Lo único que piden es que les permitan seguir mejorando su calidad de vida, arreglar las habitaciones, las puertas de sus casas, ampliar la cocina. La condición que les impone el gobierno, que declaró la zona como "área protegida" en 2009, es que firmen un papel renunciando a sus derechos sobre la tierra. Pero ninguno piensa hacerlo y quedar a merced de un desalojo. Lo de Dani, que así se llama el restorán, no tiene baño, porque no puede construir. "El Cabo ahora pertenece al Sistema Nacional de Áreas Protegidas de Uruguay (SNAP), como Parque Nacional, pero no parece. No hay sistema educativo, ni guías, sólo información de gente al paso"

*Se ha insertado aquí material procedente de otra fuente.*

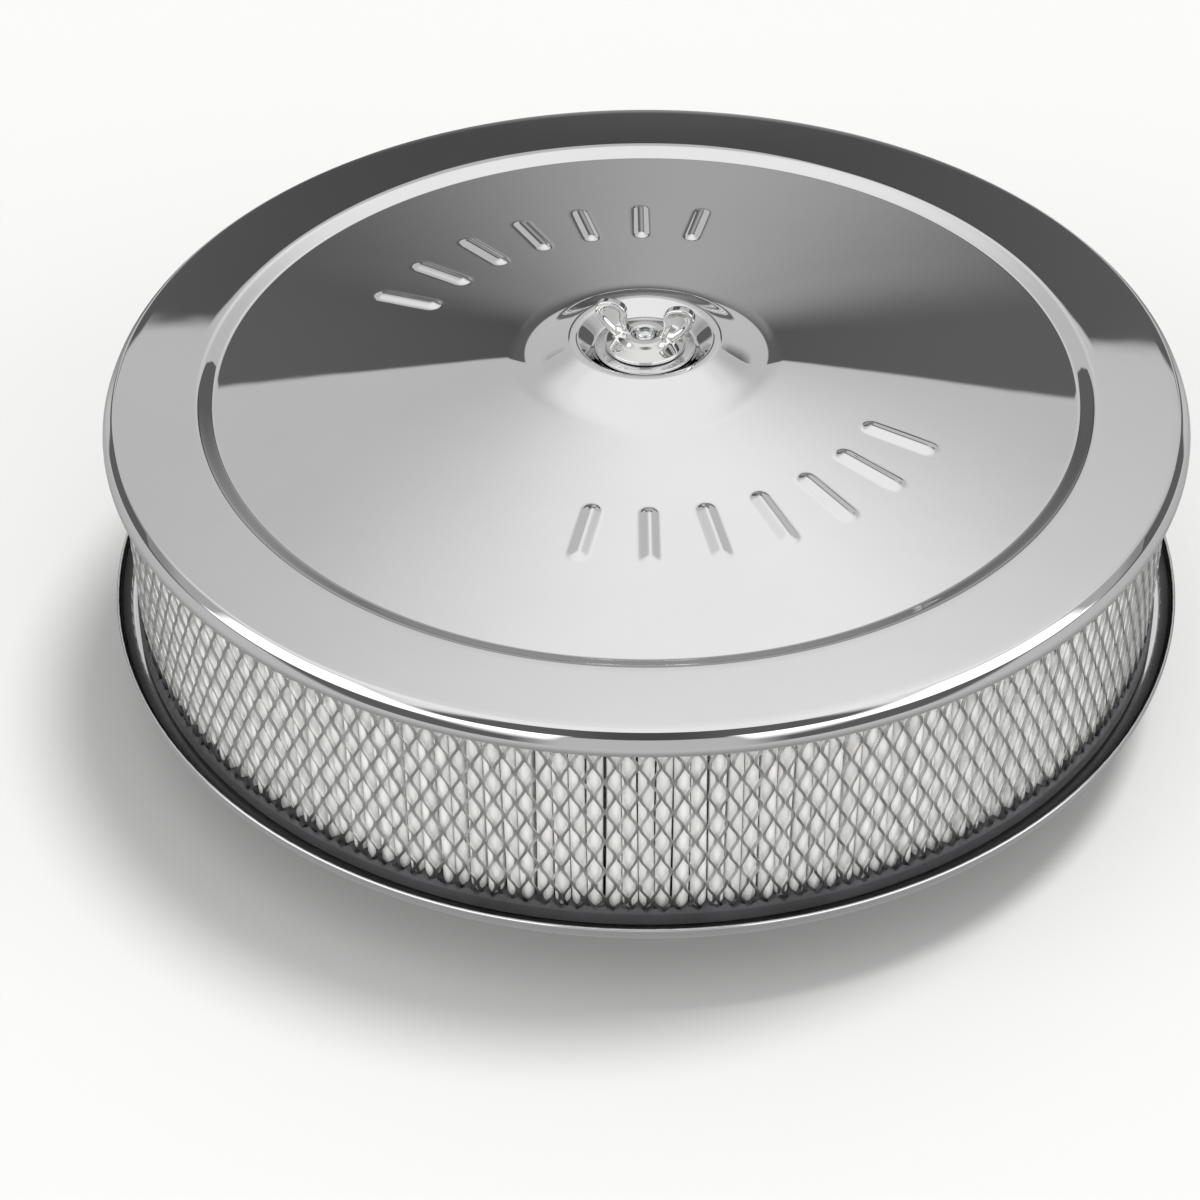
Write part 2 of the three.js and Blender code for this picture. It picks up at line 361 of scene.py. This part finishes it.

Los coloridos puestos de artesanía forman parte del encanto del balneario

CAZÓN AL GRILL CON BUÑUELOS DE ALGAS ACABAN DE COMER UNOS ITALIANOS que preparan su excursión. Es un tiburón pequeño que abunda en el atlántico. Los italianos le preguntan a Dani dónde ir. Él apunta con el dedo al horizonte, hacia el Cerro de la Buena Vista. Para llegar se debe bordear unos 5 kilómetros entre el murmullo del mar y el silbido del viento. Atravesando unos 500 metros de arena comienza el ascenso al cerro, una duna de 45 metros de altura, coronada por rocas enormes. Desde la cima se ve el Polonio al sur; y al norte, Barra de Valizas, un pueblo de pescadores. Al frente, el Océano Atlántico y sus islas de piedra; y atrás, la Laguna de Castillos. Belleza Natural en 360 grados.



Las dunas de Cabo Polonio fueron declaradas monumento natural en 1966. Se trasladan y cambian de lugar gracias al viento. Según las investigaciones de la antropóloga Mabel Moreno, se habrían formado por la disminución del nivel del mar durante los últimos 4.000 años.

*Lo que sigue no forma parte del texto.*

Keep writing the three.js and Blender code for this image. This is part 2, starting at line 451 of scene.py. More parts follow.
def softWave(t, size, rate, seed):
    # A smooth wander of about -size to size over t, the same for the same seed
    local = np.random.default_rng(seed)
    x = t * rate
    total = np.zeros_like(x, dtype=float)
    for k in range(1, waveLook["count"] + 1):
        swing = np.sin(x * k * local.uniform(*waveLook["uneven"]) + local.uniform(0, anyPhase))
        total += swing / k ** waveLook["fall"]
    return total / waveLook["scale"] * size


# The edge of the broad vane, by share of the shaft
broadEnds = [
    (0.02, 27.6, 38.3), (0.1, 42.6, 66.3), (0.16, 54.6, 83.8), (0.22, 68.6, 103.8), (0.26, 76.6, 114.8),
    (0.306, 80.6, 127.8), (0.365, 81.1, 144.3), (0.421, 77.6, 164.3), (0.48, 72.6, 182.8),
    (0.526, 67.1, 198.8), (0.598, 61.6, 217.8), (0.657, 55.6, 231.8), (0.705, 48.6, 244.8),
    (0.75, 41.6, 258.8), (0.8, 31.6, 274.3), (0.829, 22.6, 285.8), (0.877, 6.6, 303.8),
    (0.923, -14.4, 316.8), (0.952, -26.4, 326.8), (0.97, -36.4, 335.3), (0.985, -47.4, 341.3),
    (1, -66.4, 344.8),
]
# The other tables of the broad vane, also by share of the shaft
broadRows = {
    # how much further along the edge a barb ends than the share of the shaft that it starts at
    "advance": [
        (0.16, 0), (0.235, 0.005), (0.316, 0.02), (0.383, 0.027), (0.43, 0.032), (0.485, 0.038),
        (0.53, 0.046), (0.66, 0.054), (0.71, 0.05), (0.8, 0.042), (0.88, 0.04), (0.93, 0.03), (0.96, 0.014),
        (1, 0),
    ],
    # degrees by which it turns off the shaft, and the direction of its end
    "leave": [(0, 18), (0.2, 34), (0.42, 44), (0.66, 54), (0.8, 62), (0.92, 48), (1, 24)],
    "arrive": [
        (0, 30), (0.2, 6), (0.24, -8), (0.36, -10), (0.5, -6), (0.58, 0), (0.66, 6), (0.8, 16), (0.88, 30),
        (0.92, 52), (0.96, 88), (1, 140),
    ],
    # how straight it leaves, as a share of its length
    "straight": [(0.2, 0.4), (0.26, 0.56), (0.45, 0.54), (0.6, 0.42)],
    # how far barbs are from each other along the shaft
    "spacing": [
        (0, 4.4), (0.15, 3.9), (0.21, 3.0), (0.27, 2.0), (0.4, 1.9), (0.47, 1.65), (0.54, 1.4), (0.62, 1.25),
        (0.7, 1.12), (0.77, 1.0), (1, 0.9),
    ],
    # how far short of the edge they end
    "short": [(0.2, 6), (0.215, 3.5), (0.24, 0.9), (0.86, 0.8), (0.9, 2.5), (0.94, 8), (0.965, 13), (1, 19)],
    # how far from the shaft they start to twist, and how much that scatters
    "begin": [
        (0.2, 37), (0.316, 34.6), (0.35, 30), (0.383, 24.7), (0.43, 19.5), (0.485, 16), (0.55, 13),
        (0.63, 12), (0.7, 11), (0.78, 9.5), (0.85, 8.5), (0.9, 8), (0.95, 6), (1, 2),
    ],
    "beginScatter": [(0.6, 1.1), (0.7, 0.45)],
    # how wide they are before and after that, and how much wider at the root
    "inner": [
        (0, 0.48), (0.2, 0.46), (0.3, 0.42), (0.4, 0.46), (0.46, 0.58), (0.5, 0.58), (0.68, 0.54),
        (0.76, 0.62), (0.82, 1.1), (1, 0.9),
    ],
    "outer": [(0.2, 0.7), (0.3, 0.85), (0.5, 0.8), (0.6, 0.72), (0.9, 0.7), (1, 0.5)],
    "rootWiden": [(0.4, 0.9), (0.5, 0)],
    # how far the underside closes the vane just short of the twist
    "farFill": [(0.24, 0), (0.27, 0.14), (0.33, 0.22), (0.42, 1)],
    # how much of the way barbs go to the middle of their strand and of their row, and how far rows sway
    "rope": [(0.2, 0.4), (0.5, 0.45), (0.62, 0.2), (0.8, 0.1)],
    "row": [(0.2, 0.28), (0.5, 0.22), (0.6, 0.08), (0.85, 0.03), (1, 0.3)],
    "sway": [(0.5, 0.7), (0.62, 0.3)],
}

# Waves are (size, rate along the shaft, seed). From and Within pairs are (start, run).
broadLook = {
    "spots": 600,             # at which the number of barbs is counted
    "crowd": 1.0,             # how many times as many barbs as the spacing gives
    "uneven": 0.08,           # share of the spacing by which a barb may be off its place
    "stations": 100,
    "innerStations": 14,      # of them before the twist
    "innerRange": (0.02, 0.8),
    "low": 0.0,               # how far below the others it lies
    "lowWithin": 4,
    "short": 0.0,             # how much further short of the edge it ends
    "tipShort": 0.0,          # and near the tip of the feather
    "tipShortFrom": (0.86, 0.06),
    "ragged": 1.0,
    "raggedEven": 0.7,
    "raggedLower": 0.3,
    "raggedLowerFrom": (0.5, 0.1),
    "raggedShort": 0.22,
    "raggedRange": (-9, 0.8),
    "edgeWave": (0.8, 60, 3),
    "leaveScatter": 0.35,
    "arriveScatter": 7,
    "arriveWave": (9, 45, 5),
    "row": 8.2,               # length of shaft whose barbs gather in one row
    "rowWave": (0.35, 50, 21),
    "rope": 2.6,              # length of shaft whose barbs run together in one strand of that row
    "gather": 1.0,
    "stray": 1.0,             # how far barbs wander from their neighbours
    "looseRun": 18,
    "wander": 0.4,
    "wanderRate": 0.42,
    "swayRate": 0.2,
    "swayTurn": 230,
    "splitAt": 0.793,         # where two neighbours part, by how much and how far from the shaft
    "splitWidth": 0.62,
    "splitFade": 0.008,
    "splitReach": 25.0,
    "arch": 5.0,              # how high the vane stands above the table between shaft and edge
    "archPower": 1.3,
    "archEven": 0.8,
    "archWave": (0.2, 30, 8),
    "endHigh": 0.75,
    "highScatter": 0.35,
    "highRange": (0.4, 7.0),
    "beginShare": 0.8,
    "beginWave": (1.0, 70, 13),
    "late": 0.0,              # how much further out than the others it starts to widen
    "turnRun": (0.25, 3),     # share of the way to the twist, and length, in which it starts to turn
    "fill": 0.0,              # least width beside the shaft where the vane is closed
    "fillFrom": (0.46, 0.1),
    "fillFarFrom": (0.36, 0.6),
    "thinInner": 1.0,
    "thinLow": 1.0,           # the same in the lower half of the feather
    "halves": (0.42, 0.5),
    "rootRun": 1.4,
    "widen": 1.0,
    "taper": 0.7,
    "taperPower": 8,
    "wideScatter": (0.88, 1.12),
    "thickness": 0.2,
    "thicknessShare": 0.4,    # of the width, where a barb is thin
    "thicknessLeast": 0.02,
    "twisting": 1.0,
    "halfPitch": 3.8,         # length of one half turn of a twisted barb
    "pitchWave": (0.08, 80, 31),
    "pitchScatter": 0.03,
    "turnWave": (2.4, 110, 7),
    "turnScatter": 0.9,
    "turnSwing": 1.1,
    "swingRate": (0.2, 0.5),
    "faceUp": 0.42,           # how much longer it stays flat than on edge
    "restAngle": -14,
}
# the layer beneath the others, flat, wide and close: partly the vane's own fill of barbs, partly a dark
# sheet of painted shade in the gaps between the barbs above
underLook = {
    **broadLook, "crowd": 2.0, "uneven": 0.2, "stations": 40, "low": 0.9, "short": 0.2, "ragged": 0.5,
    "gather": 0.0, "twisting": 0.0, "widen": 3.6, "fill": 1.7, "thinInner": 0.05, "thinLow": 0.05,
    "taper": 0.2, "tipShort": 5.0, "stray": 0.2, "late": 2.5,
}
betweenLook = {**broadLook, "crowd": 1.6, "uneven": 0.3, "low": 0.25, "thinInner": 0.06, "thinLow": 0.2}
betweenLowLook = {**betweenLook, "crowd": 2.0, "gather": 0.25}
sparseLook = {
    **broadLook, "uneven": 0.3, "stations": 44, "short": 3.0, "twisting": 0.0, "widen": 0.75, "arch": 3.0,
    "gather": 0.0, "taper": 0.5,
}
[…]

Los italianos se levantan súper agradecidos. Dani vuelve a nuestra mesa, nos terminamos una Pilsen, y luego seguimos con una Patricia, dos cervezas uruguayas, suaves, 5 grados de alcohol. Aquí se consiguen por 100 uruguayos (5 dólares).

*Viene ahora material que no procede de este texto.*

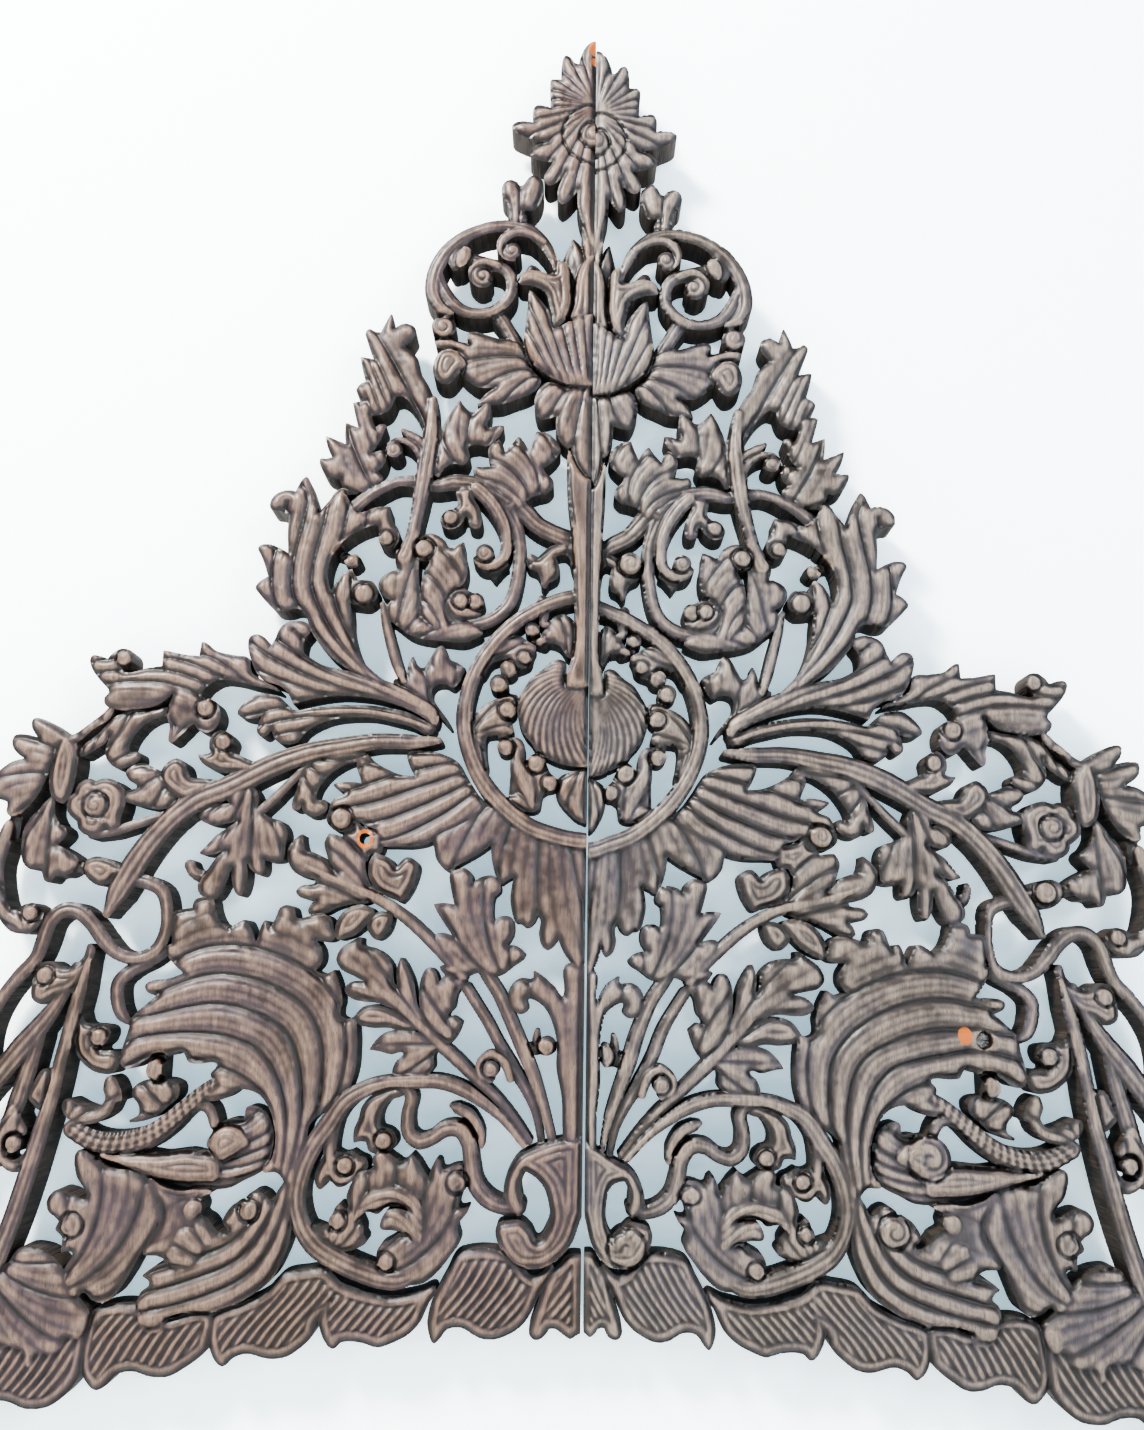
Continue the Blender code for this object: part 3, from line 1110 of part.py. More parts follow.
def fixing_screw(name, hole, side, collection, helpers):
    """A slotted wood screw with a pan head, sunk below the carved face; it ends inside the board."""
    head_top = BOARD_DEPTH - SCREW_HEAD_SINK
    seat = head_top - SCREW_HEAD_HEIGHT
    screw = cylinder(name, SCREW_HEAD_RADIUS, head_top, seat, *hole, side, collection)
    shank = cylinder("shank", SCREW_SHANK_RADIUS, seat + 1, head_top - SCREW_LENGTH, *hole, side, helpers)
    boolean(screw, "UNION", shank)
    bpy.data.objects.remove(shank)
    x = side * hole[0]
    reach = SCREW_HEAD_RADIUS + 1
    slot = block(
        "slot",
        (x - reach, -head_top - 1, hole[1] - SLOT_WIDTH / 2),
        (x + reach, -head_top + SLOT_DEPTH, hole[1] + SLOT_WIDTH / 2),
        helpers,
    )
    boolean(screw, "DIFFERENCE", slot)
    bpy.data.objects.remove(slot)
    return screw


def main():
    clear_scene()
    parts = new_collection(OBJECT_NAME)
    helpers = new_collection("cutters", hidden=True)
    brown_wood = new_material("brown_wood", (0.17, 0.115, 0.08), 0.72)
    grey_wood = new_material("grey_wood", (0.16, 0.125, 0.105), 0.75)
    dull_steel = new_material("dull_steel", (0.09, 0.085, 0.08), 0.45, 0.9)

    left = carved_board("left_carved_half", LEFT, parts, helpers)
    bore(left, LEFT_HOLE, LEFT, False, helpers)
    left.data.materials.clear()
    left.data.materials.append(brown_wood)

    right = carved_board("right_carved_half", RIGHT, parts, helpers)
    bore(right, RIGHT_HOLE, RIGHT, True, helpers)
    right.data.materials.clear()
    right.data.materials.append(grey_wood)

    screw = fixing_screw("right_fixing_screw", RIGHT_HOLE, RIGHT, parts, helpers)
    screw.data.materials.clear()
    screw.data.materials.append(dull_steel)

    for part in parts.objects:
        part.location += Vector((ORIGIN_LEFT_OF_SEAM, 0, -ORIGIN_HEIGHT)) * MM


main()
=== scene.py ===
"""A pierced, carved wooden headboard panel, hung flat on a pale wall.

Units in the tables are millimetres. Each point of a carved motif is (outward, up): outward from the seam
between the two boards, and up from the lowest point of the panel. The relief of one board is computed as
a height over a fine grid, and the other board takes it mirrored and shifted by small hand-carving
differences. Heights count from the flat back towards the viewer.
"""

import math

import bpy
import numpy as np
from mathutils import Matrix, Vector
from mathutils.geometry import delaunay_2d_cdt


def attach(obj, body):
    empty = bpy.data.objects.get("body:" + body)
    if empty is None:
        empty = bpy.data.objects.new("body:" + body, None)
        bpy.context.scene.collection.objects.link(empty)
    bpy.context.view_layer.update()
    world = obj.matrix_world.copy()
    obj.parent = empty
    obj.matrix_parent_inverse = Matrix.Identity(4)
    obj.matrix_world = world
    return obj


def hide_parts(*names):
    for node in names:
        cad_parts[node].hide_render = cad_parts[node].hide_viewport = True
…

Comer en Cabo Polonio es una de las experiencias más placenteras de este viaje: buñuelos de algas, mejillones, camarones, paellas, pez espada, salmón y tiburón. En los restoranes más finos la carta de vinos ofrece nuestro carménère chileno; la cepa local, el tannat; y el malbec argentino. Isabel Pando, administradora del Don Trigo en la Perla, me hace un cálculo rápido: 750 uruguayos (39 dólares) por persona por una comida de primer nivel. En lo de Dani, sale la mitad.



En las comidas al paso, está la alternativa más económica, aunque menos atractiva: sabrosas milanesas de pescado al pan. Los almacenes con mercadería para la despensa están abiertos hasta las 10 de la noche, y entre sus destacado, están las bolsas de hielo, por 75 uruguayos (poco más de 3 dólares).

"Mis abuelos no eligieron vivir aquí. Los mandaron a trabajar y nos fuimos quedando, hasta la tercera generación y probablemente también lo haga la cuarta", dice Dani, mientras su pequeño Jonathan, de 5 años, revolotea entre las mesas con su amiga Miel, una rubiecita tostada por el sol, hija de María, artesana que decidió quedarse en este paraíso.



TIENE ESCUELA, COMISARÍA Y EL ASENTAMIENTO DE LA ARMADA EN EL FARO. En el colegio 'sobreviven' sólo tres de los 10 alumnos. Cuesta conseguir maestros estables. Eligen partir. "Si fuera por mí, no me iría nunca", reflexiona Dani y me dan ganas de replicar "yo tampoco". Muchos jóvenes afuerinos se quedaron, pero son vistos con recelo por los locales. Tal vez porque sus propios hijos prefieren irse para estudiar y trabajar. Los otros en cambio, dejaron todo en sus grandes urbes y se internaron en la naturalidad del Cabo. "Yo me fui a vivir y estuve los primeros cuatro meses en patas, sin zapatos", dice Daiana Rosenfeld, cineasta argentina que vivió allí un año. Los que se quedan acondicionan sus viviendas para arrendarlas en verano o venden sus productos artesanales o souvenirs.



Una casa vale entre 100 y 200 dólares por día (con paneles solares, agua caliente y generadores). También se montan hospedajes con dormitorio compartido, por 17 y 25 dólares. Para los más exigentes, los hoteles: Mariemar y La Perla del Cabo, donde una habitación para dos cuesta unos 200 dólares. 

La matanza de lobos marinos -antiguamente una de las principales actividades económicas- está suspendida desde 1991

Vuelvo al faro porque me convertiré en una de las pocas mujeres que lo ha encendido. No sé qué hora es, ni quiero saberlo. El Sol manda y el faro se prende apenas se oculta. Desde lo alto, el pueblo se ve apacible. El farero y yo levantamos las cortinas, me aferro a la estructura redonda que luego ha de girar incesante y le doy impulso, suenan los engranajes y se prende la gigantesca lámpara del Cabo Polonio.